Jan was insistent that her first novel be titled Everthreads. For her it was reminiscent of her mother’s sewing and the threads of her life that could be wound and re—wound. Editors argued this with her. She gave in, and eventually they agreed on Baby Driver, a title of a Simon and Garfunkel song (Baby Driver, xvi, xvii). I can’t help but wonder what this experience meant to Jan; that she was not capable of devising an ‘appropriate’ title for her own life? That the title of her life was somebody else’s song? The cover of the Thunder’s Mouth Press hardcover edition has a small oval portrait of her in the center, superimposed over a sepia toned photo of Jack looming in the background. The top left corner contains a quote by Lawrence Ferlinghetti, former poet laureate of San Francisco and founder of City Lights Books: “The reader will know Jan Kerouac to be the true daughter of old sweet Jack on her own wide road.” Here is where the ‘Catch-22’ of Jan Kerouac’s circumstances become achingly apparent: in order to connect with her father, she believed she must travel and write. In doing so, she sets herself up for later condemnation by the literary establishment who are predisposed to see her as an imitation of him. Jan bore a stunning physical resemblance to her father in photos, inheriting his glossy dark hair, square jaw and burning eyes, but despite her attempts to tell her own story, even on the cover of her own book she could not escape his shadow.

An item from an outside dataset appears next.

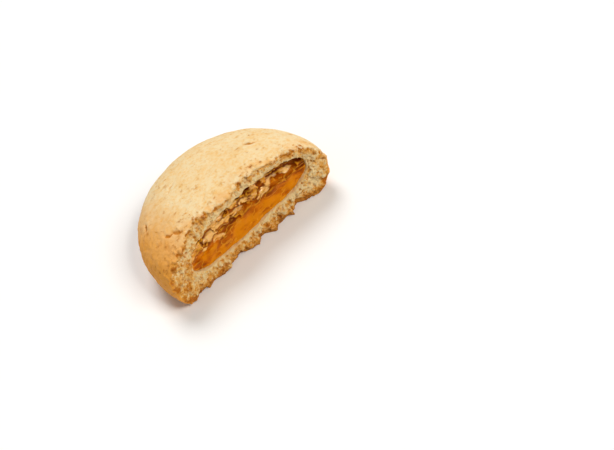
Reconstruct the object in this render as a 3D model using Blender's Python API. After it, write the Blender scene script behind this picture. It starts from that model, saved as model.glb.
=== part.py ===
"""A domed, jam-filled cookie broken across: the larger half, lying on its flat underside.

Two solids: the baked dough, which is a shell round the filling with a torn, craggy break, and the jam lens inside it,
which shows along the break. X runs along the break, the break faces -Y, and Z is up.
"""

import math

import bmesh
import bpy
from mathutils import Vector, noise

# Driving sizes of the whole cookie, in metres
RADIUS = 0.025
HEIGHT = 0.0186
WIDEST_LEVEL = 0.0076
UNDERSIDE_RADIUS = 0.0198
SHOULDER_POWER = 2.74
DOME_POWER = 2.57

# The break: a little past the middle, with its two ends standing further out than its middle
BREAK_OFFSET = 0.0015
BREAK_BOW = 0.0015
BOW_REACH = 0.020
BREAK_LEAN = -0.073

# Lumps of crumb and torn crust on the break: place along the break, level, how far it stands out, and its spread
BREAK_LUMPS = (
    (-0.0025, 0.0180, 0.0014, 0.0022),
    (-0.0110, 0.0175, -0.0010, 0.0028),
    (0.0172, 0.0160, 0.0006, 0.0020),
    (0.0225, 0.0125, 0.0008, 0.0024),
    (-0.0228, 0.0060, 0.0007, 0.0026),
    (-0.0175, 0.0008, -0.0010, 0.0020),
    (-0.0093, 0.0010, 0.0006, 0.0016),
    (-0.0048, 0.0005, -0.0009, 0.0013),
    (-0.0015, 0.0005, 0.0007, 0.0012),
    (0.0025, 0.0005, -0.0010, 0.0013),
    (0.0052, 0.0005, 0.0012, 0.0017),
    (0.0103, 0.0008, 0.0008, 0.0016),
    (0.0142, 0.0008, -0.0012, 0.0022),
)
CRAG_LAYERS = ((0.0044, 0.00070), (0.0018, 0.00062), (0.0009, 0.00032))

# The jam: a thick lens, a little off the cookie's centre along the break
JAM_RADIUS = 0.0186
JAM_HALF_HEIGHT = 0.0054
JAM_LEVEL = 0.0092
JAM_SHIFT = 0.0013
JAM_POWER = 2.5
JAM_TILT = 0.035
JAM_RECESS = 0.0006
JAM_SLOPE = 0.16
JAM_RIDGES = ((0.0060, 0.0026, 0.00075), (0.0026, 0.0014, 0.00032))
TOUCH_GAP = 0.0003

# Unevenness of the baked skin and of the jam
SKIN_SWELL = 0.00028
SKIN_SWELL_SIZE = 0.0110
SKIN_BUMP = 0.00009
SKIN_BUMP_SIZE = 0.0024
JAM_SWELL = 0.00045
JAM_SWELL_SIZE = 0.0075

# How finely the surfaces are divided
RING_SEGMENTS = 112
DOME_STEPS = 19
FLANK_STEPS = 7
UNDERSIDE_RINGS = 3
JAM_SEGMENTS = 72
JAM_STEPS = 18
BREAK_CELL = 0.00066
JAM_CELL = 0.00060
MERGE_DISTANCE = 1e-6


def clear_scene():
    """Remove everything that the scene starts with."""
    for old in list(bpy.data.objects):
        bpy.data.objects.remove(old, do_unlink=True)


def material(name, colour, roughness):
    """A plain Principled material."""
    made = bpy.data.materials.new(name)
    made.use_nodes = True
    shader = made.node_tree.nodes["Principled BSDF"]
    shader.inputs["Base Color"].default_value = (*colour, 1.0)
    shader.inputs["Roughness"].default_value = roughness
    shader.inputs["Metallic"].default_value = 0.0
    return made


def object_from(mesh_data, name):
    """Turn a bmesh into a linked object."""
    bmesh.ops.recalc_face_normals(mesh_data, faces=mesh_data.faces)
    mesh = bpy.data.meshes.new(name)
    mesh_data.to_mesh(mesh)
    mesh_data.free()
    made = bpy.data.objects.new(name, mesh)
    bpy.context.scene.collection.objects.link(made)
    return made


def turned(profile, segments):
    """Spin a profile of (radius, level) points, which starts and ends on the axis, into a closed mesh."""
    mesh_data = bmesh.new()
    line = [mesh_data.verts.new((radius, 0.0, level)) for radius, level in profile]
    edges = [mesh_data.edges.new(pair) for pair in zip(line, line[1:])]
    bmesh.ops.spin(
        mesh_data,
        geom=line + edges,
        cent=(0.0, 0.0, 0.0),
        axis=(0.0, 0.0, 1.0),
        angle=2.0 * math.pi,
        steps=segments,
    )
    bmesh.ops.remove_doubles(mesh_data, verts=mesh_data.verts, dist=MERGE_DISTANCE)
    return mesh_data


def cookie_profile():
    """The whole cookie's half section, from the middle of the underside to the middle of the top."""
    points = [(UNDERSIDE_RADIUS * i / UNDERSIDE_RINGS, 0.0) for i in range(UNDERSIDE_RINGS)]
    for i in range(FLANK_STEPS):
        turn = 0.5 * math.pi * i / FLANK_STEPS
        out = UNDERSIDE_RADIUS + (RADIUS - UNDERSIDE_RADIUS) * math.sin(turn)
        points.append((out, WIDEST_LEVEL * (1.0 - math.cos(turn))))
    for i in range(DOME_STEPS):
        turn = 0.5 * math.pi * i / DOME_STEPS
        out = RADIUS * math.cos(turn) ** (2.0 / SHOULDER_POWER)
        rise = (HEIGHT - WIDEST_LEVEL) * math.sin(turn) ** (2.0 / DOME_POWER)
        points.append((out, WIDEST_LEVEL + rise))
    points.append((0.0, HEIGHT))
    return points


def jam_profile(radius, half_height):
    """The lens's half section round its own middle, bottom to top."""
    points = [(0.0, -half_height)]
    for i in range(1, JAM_STEPS):
        turn = math.pi * (i / JAM_STEPS - 0.5)
        out = radius * math.cos(turn) ** (2.0 / JAM_POWER)
        rise = half_height * math.copysign(abs(math.sin(turn)) ** (2.0 / JAM_POWER), turn)
        points.append((out, rise))
    points.append((0.0, half_height))
    return points


def even_break(x, z):
    """How far the break stands out at a place along it and a level, before its lumps and crags."""
    return BREAK_OFFSET + BREAK_BOW * (x / BOW_REACH) ** 2 + BREAK_LEAN * (z - 0.5 * HEIGHT)


def crags(x, z):
    """Rough relief of the torn crumb at a place on the break."""
    total = 0.0
    for size, depth in CRAG_LAYERS:
        total += depth * noise.noise(Vector((x / size, 7.3, z / size)))
    return total


def break_level(x, z):
    """The break's Y at a place along it and a level above the underside."""
    out = even_break(x, z)
    for place, level, reach, spread in BREAK_LUMPS:
        away = ((x - place) ** 2 + (z - level) ** 2) / spread**2
        out += reach * math.exp(-away)
    return -(out + crags(x, z))


def jam_front_level(x, z):
    """The Y of the jam's torn front, which leans back towards the top and has ridges along the break."""
    back = JAM_RECESS + JAM_SLOPE * max(z - JAM_LEVEL, 0.0)
    for length, width, depth in JAM_RIDGES:
        ridge = noise.noise(Vector((x / length, 3.1, z / width)))
        back += depth * (1.0 - 2.0 * abs(ridge)) - 0.5 * depth
    return back - even_break(x, z)


def swell_skin(mesh_data):
    """Make the turned skin as uneven as a baked one, leaving the underside flat."""
    mesh_data.normal_update()
    moves = []
    for vert in mesh_data.verts:
        broad = SKIN_SWELL * noise.noise(vert.co / SKIN_SWELL_SIZE)
        fine = SKIN_BUMP * noise.noise(vert.co / SKIN_BUMP_SIZE)
        hold = min(1.0, vert.co.z / (0.35 * WIDEST_LEVEL))
        moves.append(vert.normal * (broad + fine) * hold)
    for vert, move in zip(mesh_data.verts, moves):
        vert.co += move
        vert.co.z = max(vert.co.z, 0.0)


def jam_lens(name, margin):
    """The uncut lens of jam, grown by a margin, at its place in the cookie."""
    mesh_data = turned(jam_profile(JAM_RADIUS + margin, JAM_HALF_HEIGHT + margin), JAM_SEGMENTS)
    for vert in mesh_data.verts:
        swell = noise.noise(vert.co / JAM_SWELL_SIZE)
        vert.co.z += JAM_SWELL * swell * (1.0 - (vert.co.xy.length / (2.0 * RADIUS)))
        vert.co.z += JAM_LEVEL + JAM_TILT * vert.co.x
        vert.co.x += JAM_SHIFT
    return object_from(mesh_data, name)


def break_block(name, level_at, cell, half_length, low, high):
    """A block in front of the break, whose back is the torn surface: what the other half took away."""
    across = round(2.0 * half_length / cell)
    upward = round((high - low) / cell)
    mesh_data = bmesh.new()
    bmesh.ops.create_grid(mesh_data, x_segments=across, y_segments=upward, size=1.0)
    for vert in mesh_data.verts:
        x = vert.co.x * half_length
        z = low + (vert.co.y + 1.0) * 0.5 * (high - low)
        vert.co = Vector((x, level_at(x, z), z))
    rim = [edge for edge in mesh_data.edges if edge.is_boundary]
    grown = bmesh.ops.extrude_edge_only(mesh_data, edges=rim)["geom"]
    for vert in grown:
        if isinstance(vert, bmesh.types.BMVert):
            vert.co.y = -2.0 * RADIUS
    front = [e for e in grown if isinstance(e, bmesh.types.BMEdge) and e.is_boundary]
    bmesh.ops.edgeloop_fill(mesh_data, edges=front)
    return object_from(mesh_data, name)


def cut(target, cutter):
    """Take the cutter's shape out of the target for good."""
    modifier = target.modifiers.new("cut", "BOOLEAN")
    modifier.operation = "DIFFERENCE"
    modifier.solver = "EXACT"
    modifier.object = cutter
    bpy.context.view_layer.objects.active = target
    bpy.ops.object.modifier_apply(modifier=modifier.name)


def finish(target, made_of, smooth_angle):
    """Give a solid its material and smooth shading."""
    target.data.materials.clear()
    target.data.materials.append(made_of)
    target.data.shade_smooth()
    target.data.set_sharp_from_angle(angle=math.radians(smooth_angle))


def build_dough(torn_block):
    """The baked dough: the domed cookie less the filling's hollow and the half that is gone."""
    skin = turned(cookie_profile(), RING_SEGMENTS)
    swell_skin(skin)
    dough = object_from(skin, "cookie_dough")
    hollow = jam_lens("jam_hollow", TOUCH_GAP)
    cut(dough, hollow)
    cut(dough, torn_block)
    bpy.data.objects.remove(hollow)
    return dough


def build_jam():
    """The filling: the lens of jam, torn across a little behind the dough's break."""
    jam = jam_lens("jam_filling", 0.0)
    top = JAM_LEVEL + 2.0 * JAM_HALF_HEIGHT
    torn = break_block("jam_tear", jam_front_level, JAM_CELL, RADIUS, -JAM_CELL, top)
    cut(jam, torn)
    bpy.data.objects.remove(torn)
    return jam


def centre_on_floor(pieces):
    """Move the meshes so that the middle of the object's box stands over the origin."""
    points = [vert.co for piece in pieces for vert in piece.data.vertices]
    middle_x = 0.5 * (min(p.x for p in points) + max(p.x for p in points))
    middle_y = 0.5 * (min(p.y for p in points) + max(p.y for p in points))
    lowest = min(p.z for p in points)
    for piece in pieces:
        for vert in piece.data.vertices:
            vert.co -= Vector((middle_x, middle_y, lowest))


def build_cookie():
    """Make both solids and place them."""
    clear_scene()
    margin = 4.0 * BREAK_CELL
    torn_block = break_block("torn_off", break_level, BREAK_CELL, RADIUS + margin, -margin, HEIGHT + margin)
    dough = build_dough(torn_block)
    bpy.data.objects.remove(torn_block)
    jam = build_jam()
    centre_on_floor((dough, jam))
    finish(dough, material("baked_dough", (0.78, 0.55, 0.29), 0.75), 50.0)
    finish(jam, material("jam", (0.72, 0.27, 0.03), 0.15), 50.0)


build_cookie()
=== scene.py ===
"""Looks of a broken, jam-filled cookie half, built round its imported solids.

The cookie lies on its flat underside. X runs along the break, the torn face looks towards -Y, and Z is up.
Every piece is modelled about the middle of the whole cookie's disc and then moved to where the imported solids
lie. Lengths are in metres, except where a docstring says millimetres.
"""

import logging
import math
import random
from dataclasses import dataclass
from enum import Enum
from typing import Callable, Sequence

import bpy
import numpy as np
from mathutils import Euler, Matrix, Vector, noise
from mathutils.bvhtree import BVHTree
from mathutils.kdtree import KDTree


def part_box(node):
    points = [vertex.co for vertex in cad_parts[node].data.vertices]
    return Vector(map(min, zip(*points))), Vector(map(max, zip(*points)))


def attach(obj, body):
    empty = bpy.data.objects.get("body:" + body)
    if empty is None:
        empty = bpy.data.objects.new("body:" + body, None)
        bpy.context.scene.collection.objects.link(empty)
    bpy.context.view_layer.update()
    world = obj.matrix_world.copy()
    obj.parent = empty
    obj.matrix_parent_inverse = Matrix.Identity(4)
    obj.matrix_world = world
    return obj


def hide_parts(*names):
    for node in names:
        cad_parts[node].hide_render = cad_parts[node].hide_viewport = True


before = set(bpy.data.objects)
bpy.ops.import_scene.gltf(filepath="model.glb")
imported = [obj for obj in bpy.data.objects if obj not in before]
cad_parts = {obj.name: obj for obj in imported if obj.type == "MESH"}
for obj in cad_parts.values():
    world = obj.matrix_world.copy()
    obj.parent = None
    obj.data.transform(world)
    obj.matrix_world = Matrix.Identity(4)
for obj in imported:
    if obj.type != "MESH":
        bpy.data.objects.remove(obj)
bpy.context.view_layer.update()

LOG = logging.getLogger("filled_cookie")
MM = 0.001
MERGE_DISTANCE = 0.001 * MM
WEIGHT_STEPS = 20
MIX_LOW = 6
MIX_HIGH = 7
MIX_COLOUR = 2
Colour = tuple[float, float, float]
Triple = tuple[float, float, float]
Profile = Sequence[tuple[float, float]]


class Pattern(Enum):
    """The textures that a Displace modifier presses into a surface."""

    CLOUDS = "CLOUDS"
    CELLS = "VORONOI"


class Region(Enum):
    """The vertex groups, each the weight of one kind of surface."""

    TORN = "torn"
    SKIN = "skin"
    ROUGH = "rough"
    MARKS = "marks"
    HIDDEN = "hidden"


# The solids' sizes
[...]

Jack denied her the title of daughter. The literary establishment denied her the title of writer. Deprived of those identities, she nevertheless strove to claim them for herself. Her legacy, sadly, does not live on in her words, but the bitter battle she was locked in with the executors of her father’s estate, who refused to acknowledge her as his legal heir, and grant her royalties from his work. After a life of illness exacerbated by poverty, she died of kidney failure on June 7, 1996 at the age of 44, ignored by a world that was not interested in ‘On The Road’ with Kerouac’s Daughter’(xvi).

In 2002, I attended a screening of Who Owns Jack Kerouac? Jack Shea’s documentary about the battle over Kerouac’s estate. During the course of the film, I became agitated. The filmmaker included poems being read by peripheral characters, and even some people who had no part in the film, talking in great detail about their work. There was one clip of Jan, shot from a distance, with poor sound, reading a brief poem not indicative of her talents. When the film was over and Mr. Shea took Q&A, I asked why, since Jan was a pivotal character in the film, as well as a talented author in her own right, did he not include more footage of her reading when he had allotted so much time to other writers? He shook his head and said that was something he genuinely regretted. A short time later, Gerald Nicosia stormed down the aisle distributing photocopies of a letter denouncing Shea’s film. There was an argument. Nicosia refused to leave, but retreated to the back of the theater for the rest of the evening. On my way out he stopped me and said he loved my question and asked what prompted me to ask it. “It’s an abandoned daughter thing. You wouldn’t understand” I told him. Four years later on the Who Owns Jack Kerouac? website, her name is not listed under ‘Poets, in order of appearance.’ This is an extraordinary oversight, because if there was ever a born writer, it was Jan Kerouac.


Works Cited

Cooley, Charles Horton. “Looking-Glass Self.” The Production of Reality, 4th Edition Ed. Jodi O’Brien. California: Pine Forge Press, 2006.
Kerouac, Jan. Baby Driver. 1981. New York: Thunder’s Mouth Press 1998
Lynn, David. The Father: His Role In Child Development. California: Wadsworth Publishing Company, Inc. 1974.
Who Owns Jack Kerouac? dir. Jack Shea. Carpe Diem Productions. 2002.